Vertretern der Wasser- und Schifffahrtsdirektion und der Hamburg Port Authority ist die Sorge der Menschen vor Ort unverändert hoch und die Furcht um die Sicherheit der Deiche ungebrochen. Die Protestflut an Einwendungen im gerade eingeleiteten Planfeststellungsverfahren zeigt dies überdeutlich. Viele Hunderte von Einwendungen von betroffenen Landkreisen, Gemeinden, Organisationen, Vereinen, Verbänden, aber auch von Privatpersonen sind bis Anfang Mai eingegangen.

Mit einer Protestaktion „Fackeln auf dem Elbdeich“ am 18. März - ich habe gehört, dass auch Sie, Herr McAllister, dabei waren; auch ich war da - hatten trotz widriger Witterungsbedingungen Hunderte von Bürgerinnen und Bürgern ihren Widerstand gegen das Vorhaben am Deich deutlich gemacht. Auch die Presseberichte, die seit dieser Zeit nachzulesen waren, konnten die Beunruhigung der Gemüter nicht auflösen. So konnte man z. B. in der Zeit vom 18. Mai lesen: Hamburg lehnt sich ganz entspannt zurück. Herr Senator Uldall rechnet mit dem Einlenken von Wulff nach dem Wahltermin am 27. Februar. - Hier muss man eindeutig sagen: Wenn es um die Sicherheit der Menschen hinter dem Deich geht, darf es keine Wahltaktierereien geben.

(Beifall bei der SPD und bei den GRÜNEN)

Auch die Äußerung, dass die Deichsicherheit oberste Priorität hat, widerspricht einer Aussage des Ministers vom 2. Juni, als er sagte, die Chance, über die Frage der Deichsicherheit die Elbvertiefung zu stoppen, sei sehr gering. Da habe ich gedacht: Das muss alle aufhorchen lassen. Aber er meinte: Bei der Verschiebung der Brackwasserzonen elbaufwärts, die Landwirtschaft und Obstbau bedroht, haben wir bessere rechtliche Möglichkeiten. - Ich denke, Deichsicherheit hat obere Priorität.

(Beifall bei der SPD und bei den GRÜNEN und Zustimmung von Hans- Christian Biallas [CDU])

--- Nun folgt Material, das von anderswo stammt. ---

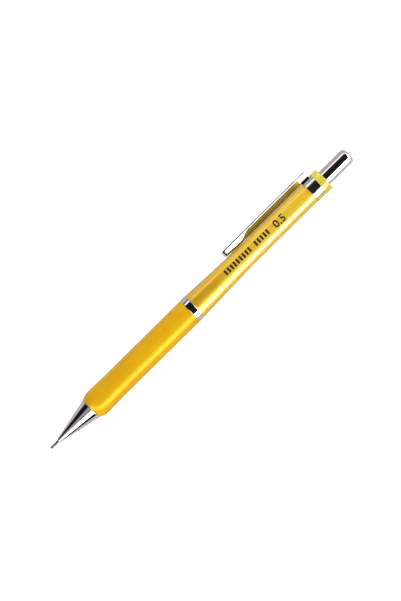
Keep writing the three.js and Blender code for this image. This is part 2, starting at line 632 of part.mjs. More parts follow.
dish.push([spoonBack - CLIP_SHEET, CLIP_TOP + 1], [clipFront + CLIP_SHEET, CLIP_TOP + 1]);
const armSides = (inset) => leaning(wallBottom, CLIP_FOOT_WIDTH, spoonBottom, inset);
const inner = toSolid(bar(armSides(CLIP_SHEET), clipFront - 1, armBack + 2));
const arm = toSolid(slab(armOutside, CLIP_WIDTH))
  .intersect(toSolid(bar(armSides(0), clipFront - 1, armBack + 1)))
  .subtract(toSolid(slab(channel, CLIP_WIDTH)).intersect(inner))
  .subtract(toSolid(slab(dish, CLIP_WIDTH)).intersect(inner));
addPiece("clip_arm", toGeometry(arm), CHROME);

// ---- eraser in its holder, under the push button
const holderFront = TUBE_BACK - HOLDER_DEPTH;
const holderBack = TUBE_BACK + FACE_GAP + HOLDER_FLANGE;
const holderBore = HOLDER_DIAMETER - 2 * HOLDER_WALL;
const holderOutline = [
  [holderFront, 0],
  [holderFront, HOLDER_DIAMETER / 2 - EDGE],
  [holderFront + EDGE, HOLDER_DIAMETER / 2],
  [TUBE_BACK + FACE_GAP, HOLDER_DIAMETER / 2],
  [TUBE_BACK + FACE_GAP, TUBE_DIAMETER / 2],
  [holderBack, TUBE_DIAMETER / 2],
  [holderBack, holderBore / 2],
  [holderFront + HOLDER_FLOOR, holderBore / 2],
  [holderFront + HOLDER_FLOOR, 0],
];
addPiece("eraser_holder", turned(holderOutline, SMALL_STEPS), STEEL);
const eraserFront = holderFront + HOLDER_FLOOR + FACE_GAP;
const eraser = tube(
  eraserFront,
  eraserFront + ERASER_LENGTH,
  ERASER_DIAMETER,
  0,
  SMALL_STEPS,
  ERASER_ROUND / 2,
);
addPiece("eraser", eraser, ERASER_WHITE);

const buttonRadius = BUTTON_DIAMETER / 2;
const buttonFront = FLANGE_BACK - BUTTON_SKIRT;
const socketRadius = SOCKET_BORE / 2;
const buttonOutline = [
  [buttonFront, socketRadius],
  [buttonFront, buttonRadius - EDGE],
  [buttonFront + EDGE, buttonRadius],
];
const domeSteps = 6;
for (let i = 0; i <= domeSteps; i += 1) {
  const a = ((Math.PI / 2) * i) / domeSteps;
  buttonOutline.push([
    BUTTON_BACK - BUTTON_DOME * (1 - Math.sin(a)),
    BUTTON_FLAT + (buttonRadius - BUTTON_FLAT) * Math.cos(a),
  ]);
}
buttonOutline.push([BUTTON_BACK, 0]);
buttonOutline.push([BUTTON_BACK - BUTTON_END_WALL, 0]);
buttonOutline.push([BUTTON_BACK - BUTTON_END_WALL, BUTTON_FLAT]);
buttonOutline.push([BUTTON_BACK - BUTTON_DOME - BUTTON_WALL, buttonRadius - BUTTON_WALL]);
buttonOutline.push([buttonFront + BUTTON_SOCKET, buttonRadius - BUTTON_WALL]);
buttonOutline.push([buttonFront + BUTTON_SOCKET, socketRadius]);
addPiece("push_button", turned(buttonOutline), CHROME);

export default pencil;
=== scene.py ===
"""Mechanical pencil lying on its side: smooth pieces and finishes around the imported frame.

+X runs along the pencil from the writing tip to the push button, +Y points to the clip and
+Z is up. Sizes in this file are millimetres unless a name says otherwise; meshes are metres.
"""

import logging
import math
from dataclasses import dataclass, field
from enum import Enum
from functools import lru_cache
from typing import Callable, Iterable, Sequence

import bmesh
import bpy
from bmesh.types import BMEdge, BMesh
from bpy.types import Material, Node, NodeSocket, NodeTree, Object
from mathutils import Euler, Matrix, Vector

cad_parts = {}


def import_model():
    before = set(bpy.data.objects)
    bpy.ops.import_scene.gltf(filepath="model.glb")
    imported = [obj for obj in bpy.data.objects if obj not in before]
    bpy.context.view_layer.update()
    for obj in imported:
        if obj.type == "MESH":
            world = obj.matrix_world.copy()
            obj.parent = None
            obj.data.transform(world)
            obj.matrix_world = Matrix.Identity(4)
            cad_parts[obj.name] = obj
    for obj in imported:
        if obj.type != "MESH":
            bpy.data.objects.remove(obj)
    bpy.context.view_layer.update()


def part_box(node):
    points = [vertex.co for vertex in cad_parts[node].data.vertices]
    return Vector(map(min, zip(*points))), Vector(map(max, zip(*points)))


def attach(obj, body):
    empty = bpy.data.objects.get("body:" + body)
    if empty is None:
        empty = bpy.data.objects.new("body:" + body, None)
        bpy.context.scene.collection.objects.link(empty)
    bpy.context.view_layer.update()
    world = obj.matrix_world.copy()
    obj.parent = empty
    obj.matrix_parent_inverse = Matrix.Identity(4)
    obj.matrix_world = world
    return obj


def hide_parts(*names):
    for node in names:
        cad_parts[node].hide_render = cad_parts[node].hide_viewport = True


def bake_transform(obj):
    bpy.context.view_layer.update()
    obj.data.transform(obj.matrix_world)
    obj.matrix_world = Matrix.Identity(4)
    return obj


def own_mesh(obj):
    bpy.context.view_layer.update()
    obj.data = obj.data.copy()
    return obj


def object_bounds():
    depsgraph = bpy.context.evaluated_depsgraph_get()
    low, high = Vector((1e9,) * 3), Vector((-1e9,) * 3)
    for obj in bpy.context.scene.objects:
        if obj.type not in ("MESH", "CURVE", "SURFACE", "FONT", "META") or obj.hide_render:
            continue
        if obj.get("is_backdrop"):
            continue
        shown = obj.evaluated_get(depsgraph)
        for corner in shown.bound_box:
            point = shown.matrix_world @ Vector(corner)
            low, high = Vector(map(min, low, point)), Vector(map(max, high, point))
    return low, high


MM = 0.001
WELD = 1e-7
FULL_TURN = 360.0
CORNER_ANGLE = math.radians(24)
CREASE_ANGLE = math.radians(34)

log = logging.getLogger("pencil")

Point = tuple[float, float]
Colour = tuple[float, float, float]


class Body(str, Enum):
    """Rigid bodies of the pencil, as the frame names them."""

    BARREL = "barrel"
    PUSH_UNIT = "push_unit"
    RING = "ring"
    NOSE_CARRIER = "nose_carrier"
    NOSE = "nose"
    LEAD = "lead"
    BUTTON = "button"
    ERASER_UNIT = "eraser_unit"
    CLIP = "clip"
    JAW_1 = "jaw_1"
    JAW_2 = "jaw_2"
    JAW_3 = "jaw_3"


class Slot(str, Enum):
    """Material slots of the record."""

    CHROME = "chrome"
    STEEL = "steel"
    BRASS = "brass"
    SOFT_YELLOW = "soft_yellow"
    LACQUER = "yellow_lacquer"
    CLEAR_YELLOW = "clear_yellow"
    BLACK_RUBBER = "black_rubber"
    GRAPHITE = "graphite"
    WHITE_PLASTIC = "white_plastic"
    SMOKE_PLASTIC = "smoke_plastic"
    ERASER = "eraser_white"


# ---------------------------------------------------------------- shader building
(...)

Ich hoffe jetzt sehr, dass die Landesregierung ausführlicher und eindeutiger, als das in der Antwort auf unsere Große Anfrage dargestellt worden ist, festlegt, was ihre Position zur Elbvertiefung ist, und dass sie den Forderungen z. B. des NABU oder aus der Stadt Winsen nachkommt und dass nicht allein das Kabinett über das Erteilen bzw. das Versagen des Einvernehmens entscheidet, son

dern das Parlament. Ich denke, Herr Sander, das wäre wirklich Politikmachen mit den Menschen. Dann könnten Sie sich auch nicht aus Gründen der Wahlkampftaktiererei an einer Entscheidung vorbeimogeln. - Schönen Dank.

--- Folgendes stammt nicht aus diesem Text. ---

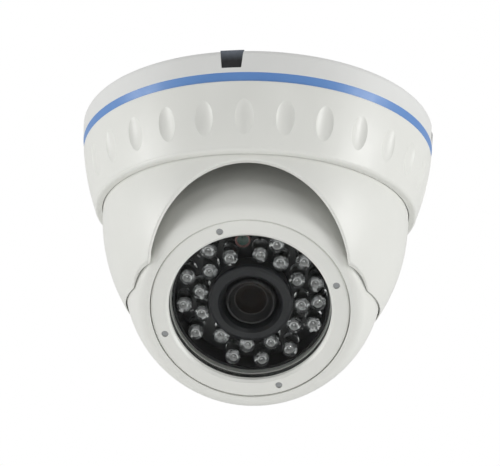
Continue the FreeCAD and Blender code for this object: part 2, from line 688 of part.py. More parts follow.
def screw(label, circle, head, shank, head_low, head_high, tip, count, phase):
    """Equal screws round the lens axis.  The head spans head_low..head_high, and the
    shank runs from the head to tip."""
    body = new_body(label)
    steps = [
        (circle, tip),
        ("%s + %s" % (circle, shank), tip),
        ("%s + %s" % (circle, shank), head_low),
        ("%s + %s" % (circle, head), head_low),
        ("%s + %s" % (circle, head), head_high),
        (circle, head_high),
    ]
    one = revolve(body, label + "_one", steps, turn=phase, offset=circle)
    around(body, label + "_all", [one], count)
    return in_ball(body)


def make_bezel():
    body = new_body("bezel_ring")
    revolve(body, "bezel_turning", [
        ("bezel_opening", "glass_w + glass_thickness + 0.05"),
        ("glass_radius + 0.2", "glass_w + glass_thickness + 0.05"),
        ("glass_radius + 0.2", "seat_w + 0.02"),
        ("bezel_radius", "seat_w + 0.02"),
        ("bezel_radius", "bezel_w - bezel_edge_round", "bezel_edge_round"),
        ("bezel_radius - bezel_edge_round", "bezel_w"),
        ("bezel_opening + bezel_bevel", "bezel_w"),
        ("bezel_opening", "bezel_w - bezel_bevel"),
    ])
    recess = new_sketch(body, "screw_recess_outline", "XY_Plane", lift="bezel_w")
    x = "bezel_screw_circle * cos(bezel_screw_phase)"
    y = "bezel_screw_circle * sin(bezel_screw_phase)"
    circle_at(recess, "bezel_screw_head + 0.05", x, y)
    recess_cut = pocket(body, "screw_recess", recess, "1.3")
    around(body, "screw_recesses", [recess_cut], "bezel_screw_count")
    hole = new_sketch(body, "screw_way_outline", "XY_Plane", lift="bezel_w")
    circle_at(hole, "bezel_screw_shank + 0.05", x, y)
    hole_cut = pocket(body, "screw_way", hole, "bezel_w - seat_w")
    around(body, "screw_ways", [hole_cut], "bezel_screw_count")
    in_ball(body)
    screw("bezel_screws", "bezel_screw_circle", "bezel_screw_head", "bezel_screw_shank - 0.02",
          "bezel_w - 1.3", "bezel_w - bezel_screw_recess", "flange_w + 0.3",
          "bezel_screw_count", "bezel_screw_phase")
    in_ball(turned("window_glass", [
        ("0", "glass_w"),
        ("glass_radius", "glass_w"),
        ("glass_radius", "glass_w + glass_thickness"),
        ("0", "glass_w + glass_thickness"),
    ]))
    in_ball(turned("window_gasket", ring_steps(
        "window_bore + 0.4", "glass_radius", "gasket_w", "glass_w")))


# ---------------------------------------------------------------- lamp board


def led_steps(circle):
    """One clear lamp: a round rim at the board, a straight body and a domed tip."""
    top = "board_w + led_length"
    return [
        (circle, "board_w"),
        ("%s + led_rim_radius" % circle, "board_w"),
        ("%s + led_rim_radius" % circle, "board_w + led_rim"),
        ("%s + led_radius" % circle, "board_w + led_rim"),
        ("%s + led_radius" % circle, top + " - led_radius", "led_radius"),
        (circle, top),
    ]


def make_lamps():
    for ring, angles in LED_ANGLES.items():
        circle = ring + "_led_circle"
        body = new_body(ring + "_leds")
        for place in range(1, len(angles) + 1):
            revolve(body, "%s_led_%d" % (ring, place), led_steps(circle),
                    turn="%s_led_angle_%d" % (ring, place), offset=circle)
        in_ball(body)
    in_ball(turned("light_sensor", [
        ("sensor_circle", "board_w"),
        ("sensor_circle + sensor_radius", "board_w"),
        ("sensor_circle + sensor_radius", "board_w + sensor_height"),
        ("sensor_circle", "board_w + sensor_height"),
    ], turn="sensor_phase", offset="sensor_circle"))


def make_lamp_board():
    def draw(sketch):
        circle_at(sketch, "board_radius")
        circle_at(sketch, "board_hole")
    in_ball(plate("lamp_board", draw, "board_w - board_thickness", "board_w"))
    floor = "board_w - board_thickness - 0.02"
    baffle = new_body("light_baffle")
    revolve(baffle, "baffle_turning", [
        ("board_radius - 3", floor),
        ("board_radius - 3", "baffle_low_w"),
        ("baffle_flange", "baffle_low_w"),
        ("baffle_flange", floor),
        ("baffle_outer", floor),
        ("baffle_outer", "baffle_high_w"),
        ("baffle_outer - baffle_wall", "baffle_high_w"),
        ("baffle_outer - baffle_wall", floor),
    ])
    sketch = new_sketch(baffle, "fixing_outline", "XY_Plane",
                        lift="board_w - board_thickness")
    circle_at(sketch, "screw_radius + 0.05", "post_circle * cos(post_phase)",
              "post_circle * sin(post_phase)")
    cut = pocket(baffle, "fixing_hole", sketch, "3")
    around(baffle, "fixing_holes", [cut], "post_count")
    in_ball(baffle)
    screw("baffle_screws", "post_circle", "head_r_small", "screw_radius - 0.02",
          "baffle_low_w - 0.02", "baffle_low_w - head_height", "flange_w - 4",
          "post_count", "post_phase")


# ---------------------------------------------------------------- lens and sensor


def make_lens():
    in_ball(turned("lens_hood", [
        ("hood_throat", "board_w + 0.02"),
        ("hood_base_radius", "board_w + 0.02"),
        ("hood_radius", "hood_w - 1.2"),
        ("hood_radius - 0.3", "hood_w - 0.3"),
        ("hood_radius - 1.1", "hood_w"),
        ("hood_bore + 0.9", "hood_w"),
        ("hood_bore", "hood_w - 0.8"),
        ("hood_throat", "hood_w - 4.2"),
    ]))
    in_ball(turned("lens_barrel", [
        ("rear_element_radius", "barrel_low_w"),
        ("barrel_radius", "barrel_low_w"),
        ("barrel_radius", "head_low_w"),
        ("head_radius", "head_low_w"),
        ("head_radius", "head_w - 0.4"),
        ("head_radius - 0.4", "head_w"),
        ("head_mouth", "head_w"),
        ("element_radius + 0.3", "element_w + element_edge"),
        ("element_radius + 0.02", "element_w + element_edge"),
        ("element_radius + 0.02", "element_w"),
        ("stop_radius", "element_w - 0.1"),
        ("stop_radius", "rear_element_w + 2.2"),
        ("rear_element_radius", "rear_element_w + 2.2"),
    ]))
    bulge = "(element_bulge_radius - %s)" % on_sphere("element_bulge_radius", "element_radius")
    in_ball(turned("lens_front_element", [
        ("0", "element_w"),
        ("element_radius", "element_w"),
        ("element_radius", "element_w + element_edge", "element_bulge_radius"),
        ("0", "element_w + element_edge + " + bulge),
    ]))
    in_ball(turned("lens_rear_element", [
        ("0", "rear_element_w"),
        ("rear_element_radius - 0.02", "rear_element_w"),
        ("rear_element_radius - 0.02", "rear_element_w + 2"),
        ("0", "rear_element_w + 2"),
    ]))
    holder = new_body("lens_holder")
    foot = new_sketch(holder, "holder_foot_outline", "XY_Plane", lift="holder_low_w")
    rectangle_at(foot, "holder_size", "holder_size")
    rectangle_at(foot, "holder_cavity", "holder_cavity")
    pad(holder, "holder_foot", foot, "holder_flange")
    revolve(holder, "holder_tube", ring_steps(
        "barrel_radius + 0.03", "holder_radius + 1.2", "holder_low_w + holder_flange - 0.01",
        "holder_w"))
    in_ball(holder)


def make_circuit():
    corner = "standoff_pitch / 2"

    def draw(sketch):
        rectangle_at(sketch, "circuit_size", "circuit_size")
        for x in ("0 - " + corner, corner):
            for y in ("0 - " + corner, corner):
                circle_at(sketch, "screw_radius + 0.05", x, y)
    low = "circuit_w - circuit_thickness"
    in_ball(plate("sensor_board", draw, low, "circuit_w"))

    def square(width):
        return lambda sketch: rectangle_at(sketch, width, width)
    in_ball(plate("image_sensor", square("chip_size"), "circuit_w", "circuit_w + chip_height"))
    in_ball(plate("infrared_filter", square("filter_size"), "circuit_w + chip_height + 0.1",
                  "circuit_w + chip_height + 0.1 + filter_thickness"))

    radius = "(standoff_pitch / sqrt(2))"
    top = "baffle_low_w"
    body = new_body("standoffs")
    post = revolve(body, "standoff", ring_steps(
        radius + " + screw_radius", radius + " + standoff_radius", "circuit_w", top),
        turn="45", offset=radius)
    around(body, "standoff_ring", [post], "4")
    in_ball(body)
    screw("board_screws", radius, "head_r_small", "screw_radius - 0.02",
          low + " - 0.02", low + " - head_height", "circuit_w + 4", "4", "45")

    def sockets(sketch):
        for x in ("0 - connector_spacing / 2", "connector_spacing / 2"):
            rectangle_at(sketch, "connector_length", "connector_width", x, "0 - 8")
    in_ball(plate("board_connectors", sockets, low + " - connector_height", low))


make_base()
make_base_trim()
make_cover()
make_turret()
make_pivots()
make_yoke()
make_front_shell()
make_rear_shell()
make_shell_pins()
make_swivel()
make_bezel()
make_lamps()
make_lamp_board()
make_lens()
make_circuit()
doc.recompute()

# ---------------------------------------------------------------- checks and files
for obj in doc.Objects:
    if "Invalid" in obj.State or "Error" in obj.State:
        raise RuntimeError("%s failed: %s" % (obj.Label, obj.State))
for obj in SUB_PARTS:
    if obj.Shape.isNull() or not obj.Shape.isValid() or not obj.Shape.Solids:
        raise RuntimeError("%s has no valid solid" % obj.Label)

os.makedirs("parts", exist_ok=True)
for obj in SUB_PARTS:
    obj.Shape.exportStep("parts/%s.step" % obj.Label)
    box = obj.Shape.BoundBox
    print("%-20s solids %2d  volume %9.1f  z %7.2f .. %7.2f" % (
        obj.Label, len(obj.Shape.Solids), obj.Shape.Volume, box.ZMin, box.ZMax))
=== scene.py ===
"""Dome camera with a turning eyeball: materials, fine detail, light and camera round its CAD frame."""

import json
import math
import random

import bmesh
import bpy
from mathutils import Matrix, Vector


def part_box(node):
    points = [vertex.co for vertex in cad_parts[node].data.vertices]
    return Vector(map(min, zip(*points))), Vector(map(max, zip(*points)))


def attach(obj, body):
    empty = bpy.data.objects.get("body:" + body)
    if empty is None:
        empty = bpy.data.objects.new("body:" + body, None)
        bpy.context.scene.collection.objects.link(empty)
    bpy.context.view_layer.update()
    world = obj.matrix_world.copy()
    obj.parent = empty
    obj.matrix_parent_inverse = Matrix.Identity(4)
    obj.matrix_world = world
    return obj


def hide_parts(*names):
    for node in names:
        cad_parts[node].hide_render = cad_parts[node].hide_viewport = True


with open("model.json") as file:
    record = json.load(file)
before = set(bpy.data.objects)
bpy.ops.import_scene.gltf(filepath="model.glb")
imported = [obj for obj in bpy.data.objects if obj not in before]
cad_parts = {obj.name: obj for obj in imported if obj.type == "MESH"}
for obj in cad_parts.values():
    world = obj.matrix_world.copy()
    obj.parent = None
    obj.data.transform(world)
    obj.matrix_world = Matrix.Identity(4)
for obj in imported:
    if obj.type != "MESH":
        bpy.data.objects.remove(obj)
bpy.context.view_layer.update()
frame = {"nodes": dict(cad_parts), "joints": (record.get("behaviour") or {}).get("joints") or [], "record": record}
NODES = frame["nodes"]
SLOT_OF = {part["node"]: part["material_slot"] for part in frame["record"]["subparts"]}
RANDOM = random.Random(4207)
MM = 0.001
SAME_HEIGHT = 0.02
SAME_SPOT = 1.0

# ---------------------------------------------------------------- the ball's own frame

ROLL_JOINT = next(joint for joint in frame["joints"] if joint["name"] == "lens_roll")
BALL = Vector(ROLL_JOINT["pos_m"])
LENS_AXIS = Vector(ROLL_JOINT["axis"]).normalized()
SIDE = Vector((1, 0, 0))
UPWARD = LENS_AXIS.cross(SIDE).normalized()
BALL_FRAME = Matrix.Translation(BALL) @ Matrix((SIDE, UPWARD, LENS_AXIS)).transposed().to_4x4()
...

(Beifall bei der SPD und bei den GRÜNEN)

Jetzt hat Herr Minister Sander das Wort.

Frau Präsidentin! Meine sehr geehrten Damen und Herren! Die im Titel der Großen Anfrage der SPDFraktion gestellte einfache Frage kann man genauso einfach beantworten - allerdings mit Nachdruck -: Die Landesregierung nimmt die Fragen, die mit der Elbe verbunden sind - sowohl an der Mittelelbe als auch an der Oberelbe - sehr, sehr ernst.

(Zustimmung bei der FDP und bei der CDU - Wolfgang Jüttner [SPD]: Die Unterelbe auch?)

Die Landesregierung wird alles in ihren Kräften Stehende tun, um unsere Landschaft mit ihren einzigartigen Lebensräumen und Landschaftselementen und der typischen Tier- und Pflanzenwelt zu erhalten und zu schützen. Seltene Tierarten wie Seeadler, Fischotter und Biber sind in die Elbtalaue zurückgekehrt. Die Bestände des Weißstorchs haben sich stabilisiert und wachsen wieder. Fast das gesamte Spektrum der in der Elbe ursprünglich vorkommenden Fischarten ist zurückgekehrt oder hat sich in seinen Beständen erholt. Wir werden den erfolgreich eingeschlagenen Weg fortsetzen, mithilfe des Fischotterprogramms, des Weißstorchprogramms und anderer bewährter Instrumente die schützenswerten Gebiete und Arten an der Elbe zu erhalten und weiterzuentwickeln.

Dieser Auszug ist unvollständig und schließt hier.